Oct. 20, 2011: House committee takes revote after O’Brien visits to protest initial move to study bill including fetuses as victims in state murder laws.

Oct. 26, 2011: Deputy Majority Leader Shawn Jasper, R-Hudson, bounced from Election Laws Committee after battling with chairman over Voter ID bill. O’Brien had removed Jasper from two other committees after a February dispute.

Dec. 1, 2011: House deals O’Brien rare defeat, upholding by 13 votes Lynch’s veto of Right-to-Work bill.

Dec. 19, 2011: O’Brien replaces Chief of Staff Mead with policy director Greg Moore. Mead takes new job as director of legislative services in N.H. House GOP office.

Jan. 19, 2012: O’Brien ends silence, denies he tried to bully Emerson or anyone. House committee recommends and House kills Emerson bill to outlaw bullying lawmakers.

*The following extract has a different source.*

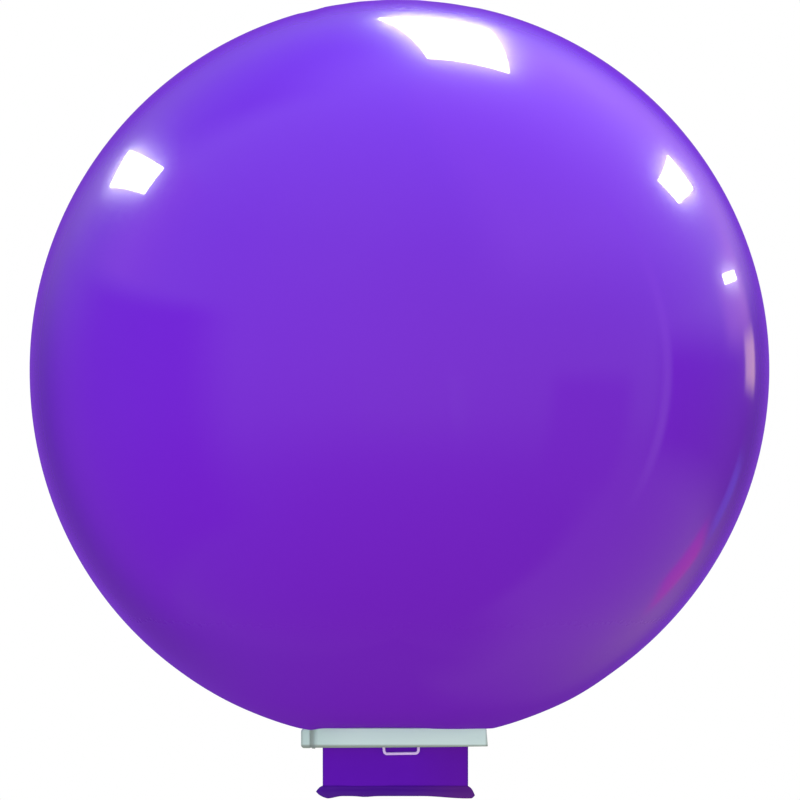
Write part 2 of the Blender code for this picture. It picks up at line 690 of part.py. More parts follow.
def main():
    clear_scene()
    film = make_material("balloon_film", (0.17, 0.03, 0.57), 0.12)
    bead_latex = make_material("bead_latex", (0.07, 0.01, 0.26), 0.35)
    clip_plastic = make_material("clip_plastic", (0.52, 0.64, 0.65), 0.35)
    loop_plastic = make_material("loop_plastic", (0.62, 0.55, 0.80), 0.3)
    pin_plastic = make_material("pin_plastic", (0.45, 0.52, 0.50), 0.4)
    build_envelope(film)
    build_sleeve(film)
    build_tail(film)
    build_bead(bead_latex)
    build_front_arm(clip_plastic)
    build_rear_arm(clip_plastic)
    build_pin(pin_plastic)
    build_tie_loop(loop_plastic)


main()
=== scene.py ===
"""Looks of a giant latex balloon, closed by a hinged bar clip that carries a small tie loop.

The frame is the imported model's own: metres, +Z up, +X to the right, the clip's plain face towards -Y.
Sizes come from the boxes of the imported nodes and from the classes' own fields. Every new piece is a
closed surface computed with numpy, or a merged and softened copy of a packed moulding.
"""

import logging
import math
from dataclasses import dataclass, field
from enum import Enum

import bmesh
import bpy
import numpy as np
from mathutils import Matrix, Vector


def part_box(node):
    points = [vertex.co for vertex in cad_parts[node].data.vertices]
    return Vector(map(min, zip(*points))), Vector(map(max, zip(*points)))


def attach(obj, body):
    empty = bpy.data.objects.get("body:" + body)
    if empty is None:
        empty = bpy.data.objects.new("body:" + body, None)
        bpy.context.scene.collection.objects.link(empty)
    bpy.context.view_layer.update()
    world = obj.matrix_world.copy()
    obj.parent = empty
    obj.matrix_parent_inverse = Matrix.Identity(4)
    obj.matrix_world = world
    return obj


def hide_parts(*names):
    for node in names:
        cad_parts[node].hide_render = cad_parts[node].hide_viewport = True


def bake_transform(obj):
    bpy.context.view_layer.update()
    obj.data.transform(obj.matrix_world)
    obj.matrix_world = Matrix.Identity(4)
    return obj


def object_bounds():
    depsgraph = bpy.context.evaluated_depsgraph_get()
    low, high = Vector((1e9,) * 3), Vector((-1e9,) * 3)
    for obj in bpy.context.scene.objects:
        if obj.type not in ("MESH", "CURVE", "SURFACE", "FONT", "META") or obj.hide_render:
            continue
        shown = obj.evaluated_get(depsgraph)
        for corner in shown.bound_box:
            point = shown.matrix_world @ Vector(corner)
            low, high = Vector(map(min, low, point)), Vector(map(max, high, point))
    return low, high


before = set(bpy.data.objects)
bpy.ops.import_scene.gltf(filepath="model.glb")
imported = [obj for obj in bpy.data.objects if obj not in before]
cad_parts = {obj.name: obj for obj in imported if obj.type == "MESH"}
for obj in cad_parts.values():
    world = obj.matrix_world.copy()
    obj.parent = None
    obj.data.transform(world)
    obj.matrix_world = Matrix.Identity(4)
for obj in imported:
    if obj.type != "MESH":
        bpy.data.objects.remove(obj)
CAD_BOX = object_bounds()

MM = 0.001
FULL_TURN = 2 * math.pi
MERGE_DISTANCE = 0.005 * MM
FLAT_ANGLE = math.radians(0.5)

Array = np.ndarray
Colour = tuple[float, float, float]
Point = tuple[float, float, float]
Pairs = tuple[tuple[float, float], ...]
Stops = tuple[tuple[float, Colour], ...]

log = logging.getLogger("balloon")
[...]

Jan. 17, 2012: O’Brien promotes his plan to move $17 million in surplus from last year into Rainy Day Fund. Lynch says such a move is premature.

Feb. 7, 2012: O’Brien testifies for proposed specialty care center in Salem to get $3.5 million tax break to lure jobs there; when committee rejects it, O’Brien convinces House to restore it.

Feb. 5, 2012: O’Brien speaks for bill passing House that blocks creating state health care exchange or letting state insurance boss work with federal government in setting one up for N.H.

Feb. 13, 2012: O’Brien favors repealing 12-year-old law that requires insurers to cover women’s contraception. House approves bill.

Feb. 16, 2012: Senate rejects O’Brien priority to require three-fifths vote on taxes through Constitution preferring a cap on state spending. House-Senate rift extends to dispute over competing education funding amendments.

March 20, 2012: O’Brien pushes for new state program to crack down on welfare fraud. House approves it.

March 21, 2012: O’Brien endorses House move to permit committee chairs for the first time to seek subpoenas.

April 9, 2012: Attorney General Michael Delaney says grievance panel O’Brien created has “a bias” that prevents protecting children. O’Brien says attorney general is playing politics.

April 16, 2012: O’Brien announces he will seek a fourth term in the House and second term as speaker.